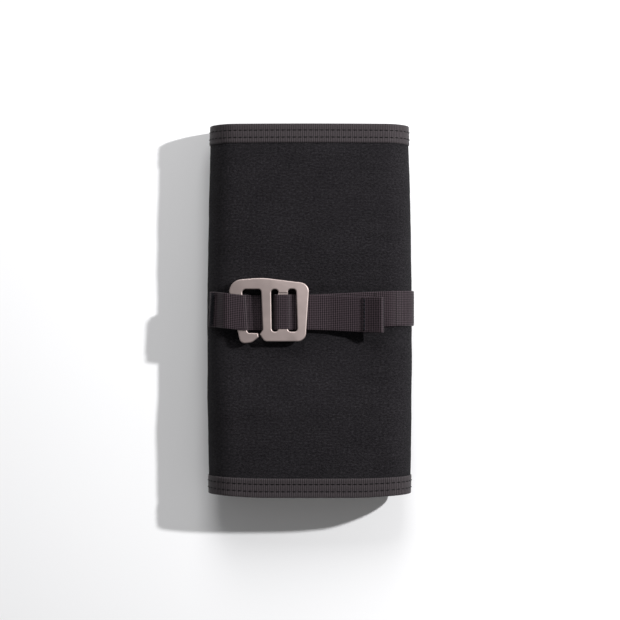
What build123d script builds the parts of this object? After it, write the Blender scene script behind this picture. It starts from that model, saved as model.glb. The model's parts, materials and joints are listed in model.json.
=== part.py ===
from build123d import *
import math
import os

# A pair of climbing skins folded up in their cloth storage wrap.
# Millimetres. X runs across the wrap, Y along it and Z up from the surface it lies on.

# Driving dimensions of the wrap
WRAP_WIDTH = 145.0
WRAP_LENGTH = 262.0
WRAP_THICKNESS = 39.15
OUTER_CLOTH = 0.9
LINING = 0.7
BINDING_TAPE = 0.65
BINDING_WIDTH = 13.0
LAYER_GAP = 1.4
FLAP_EDGE_X = 44.0
INNER_EDGE_X = -40.0

# Webbing strap and its sewn loop
WEBBING_WIDTH = 25.0
WEBBING = 1.2
RUNNING_GAP = 0.3
STRAP_SEAM_X = -20.0
HINGE_X = 55.0
TAIL_END_X = 53.0
HEM_START_X = 37.2
STRAP_MAIN_END_X = -26.6
LOOP_FOLD_X = -42.2
LOOP_SIDE_X = -58.5
LOOP_REJOIN_X = -64.0
ANCHOR_END_X = -33.0
LOOP_SEAM_X = -71.3

# Hook
HOOK_THICKNESS = 3.0
HOOK_EDGE_ROUND = 0.8
BAR_RECESS = 1.0

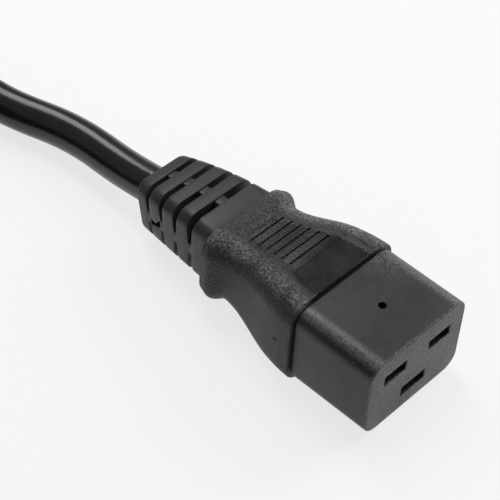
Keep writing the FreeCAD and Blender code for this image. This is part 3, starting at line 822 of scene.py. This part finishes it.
def grip_width(grip, y, front):
    """Outer width of the grip, a distance behind its rim."""
    narrowing = front + (grip.neck_width - front) * blend(y / grip.neck_back_width)
    widening = (grip.collar_width - grip.neck_width) * collar_rise(grip, y)
    return narrowing + widening - grip.fall_width * collar_fall(grip, y)


def grip_height(grip, y, front):
    """Outer height of the grip, a distance behind its rim."""
    fall = blend((y - grip.flat_top) / (grip.neck_back_height - grip.flat_top))
    falling = front + (grip.neck_height - front) * fall
    rising = (grip.collar_height - grip.neck_height) * collar_rise(grip, y)
    return falling + rising - grip.fall_height * collar_fall(grip, y)


def grip_corner(grip, y):
    """Corner radius of the grip, a distance behind its rim."""
    rim = grip.rim_corner
    forward = rim + (grip.neck_corner - rim) * blend(y / grip.neck_back_width)
    return forward + (grip.collar_corner - grip.neck_corner) * collar_rise(grip, y)


def collar_rise(grip, y):
    """How far the collar has risen, from 0 to 1."""
    return blend((y - grip.neck_back_width) / grip.collar_rise)


def collar_fall(grip, y):
    """How far the collar has drawn in towards its back, from 0 to 1."""
    past_crest = y - grip.neck_back_width - grip.collar_rise
    return blend(past_crest / (grip.collar_length - grip.collar_rise))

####

Exactly repeat the lines from the line with "Keep writing the" to the line with "return falling +", including both, and output nothing else.

Keep writing the FreeCAD and Blender code for this image. This is part 3, starting at line 822 of scene.py. This part finishes it.
def grip_width(grip, y, front):
    """Outer width of the grip, a distance behind its rim."""
    narrowing = front + (grip.neck_width - front) * blend(y / grip.neck_back_width)
    widening = (grip.collar_width - grip.neck_width) * collar_rise(grip, y)
    return narrowing + widening - grip.fall_width * collar_fall(grip, y)


def grip_height(grip, y, front):
    """Outer height of the grip, a distance behind its rim."""
    fall = blend((y - grip.flat_top) / (grip.neck_back_height - grip.flat_top))
    falling = front + (grip.neck_height - front) * fall
    rising = (grip.collar_height - grip.neck_height) * collar_rise(grip, y)
    return falling + rising - grip.fall_height * collar_fall(grip, y)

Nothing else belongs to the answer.